В день отъезда моего мужа я заперлась у себя, погружаясь в свои печальные мысли. Все вокруг меня были заняты приездом князя, и это ожидание мне сильно не нравилось. Наконец он приехал и прислал звать меня вечером к себе. Княгиня Долгорукая сказала мне: «Будьте повнимательней к князю, он здесь все равно что государь», — «Я с ним знакома, княгиня, — отвечала я, — я его видала при дворе, он обедал иногда у моего дяди, и я не знаю, почему я стала бы выделять его особенным вниманием изо всех, кого я встречаю».
Этот маленький разговор произошел у нас по дороге, когда мы шли к князю. Этот последний подошел ко мне с самыми горячими изъявлениями дружбы. «Я очень рада видеть вас, князь, — сказала я ему, — сознаюсь все-таки, что видеть вас не было целью моего путешествия. Но вы похитили моего мужа, и вот я оказываюсь вашей пленницей».
Я села; очень большая зала была наполнена генералами и между ними князь Репнин29), державшийся очень почтительно, что меня непонятно поразило и прибавило мне дерзости. Я здесь одна, думала я про себя, у меня нет защитника, и мне надо держаться с гордым достоинством. Это мне великолепно удалось.
Вечера у князя Потемкина становились все чаще; великолепие и азиатская роскошь были доведены на них до крайности; я вскоре заметила, что Потемкин очень ухаживал за княгиней Долгорукой. Она сначала некоторое время сдерживалась при мне, но потом тщеславие взяло верх и она стала кокетничать вовсю, что меня с каждым днем все более удаляло от нее.
Все окружавшее меня не нравилось мне, самый воздух, которым я дышала, казался мне зараженным.

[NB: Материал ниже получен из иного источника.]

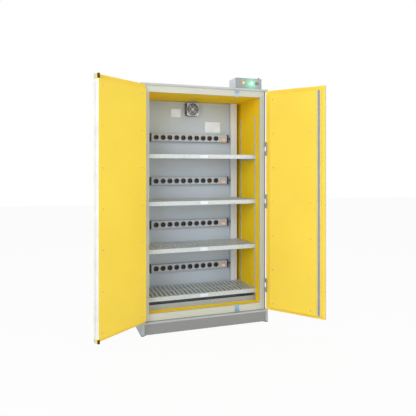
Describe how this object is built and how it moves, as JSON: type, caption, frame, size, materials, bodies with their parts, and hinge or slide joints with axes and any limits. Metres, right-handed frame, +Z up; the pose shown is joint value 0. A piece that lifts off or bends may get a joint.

В те вечера, когда не было бала, проводили время в диванной. Диван был обит турецкой розовой материей, затканной серебром, такой же ковер с примесью золота лежал у наших ног. На роскошном столе филигранная курильница распространяла аравийские ароматы. Подавали различные сорта чая. На князе почти всегда было платье, отороченное соболем, бриллиантовая звезда и Андреевская и Георгиевская ленты. На Долгорукой был почти костюм султанши, не доставало только панталон! Г-жа де Витт старалась изо всех сил и играла далеко не подходящую ей роль; м-ль Пашкова, впоследствии в замужестве Ланская30), жила у княгини Долгорукой, но держалась, насколько возможно, в стороне от всего этого. Я же проводила большую часть вечера за игрой в шахматы с принцем Виртембергским31) и князем Репниным. Княгиня Долгорукая не расставалась с Потемкиным. Ужин подавался в прекрасной зале; блюда разносили кирасиры, высокого роста, в мундирах с красными воротниками, высоких черных и меховых шапках с плюмажем. Они попарно входили в комнату и напоминали мне стражу, появляющуюся на сцене в трагедиях. Во время обеда знаменитый оркестр вместе с пятидесятые трубами исполнял самые прекрасные симфонии. Дирижером был Сарти32). Все было великолепно и величественно, но не удовлетворяло меня. Нельзя наслаждаться спокойно, когда нарушаются принципы.
Я не буду входить в описание подробностей событий каждого дня. Это было самое неприятное время моей жизни. Эта нечистая любовь, вызванная тщеславием, вынужденное знакомство с г-жей де Витг, внушавшей мне только презрение и не совсем вежливое чувство жалости: все это противоречило моему сердцу. И я жила только надеждой уехать оттуда.
Однажды вечером я услыхала пушечный выстрел. Мое сердце сильно забилось. Это было извещение о взятии Килии33); мой муж был невредим. Я была в восхищении и обезумела от радости.
На следующий день я отправилась на Те Deum. После церемонии я подошла к князю, прося его, чтобы он распорядился о возвращении моего мужа. «Я сейчас же пошлю об этом приказ, — сказал он мне, — а вам пришлю копию, чтобы вы знали о приказе». Действительно, едва я успела возвратиться к себе, как мне принесли бумагу, в которой говорилось, что надо как можно скорее отослать графа Головина к жене, даже если он этого не хочет. На следующий день мой муж приехал верхом — расстояние было только сто верст. Я свободно вздохнула. Это было в ноябре, и я решилась подождать Екатеринина дня. Князь готовил великолепный праздник, и я полагала, что мне необходимо на нем присутствовать. Он осыпал меня тысячами проявлений внимательности.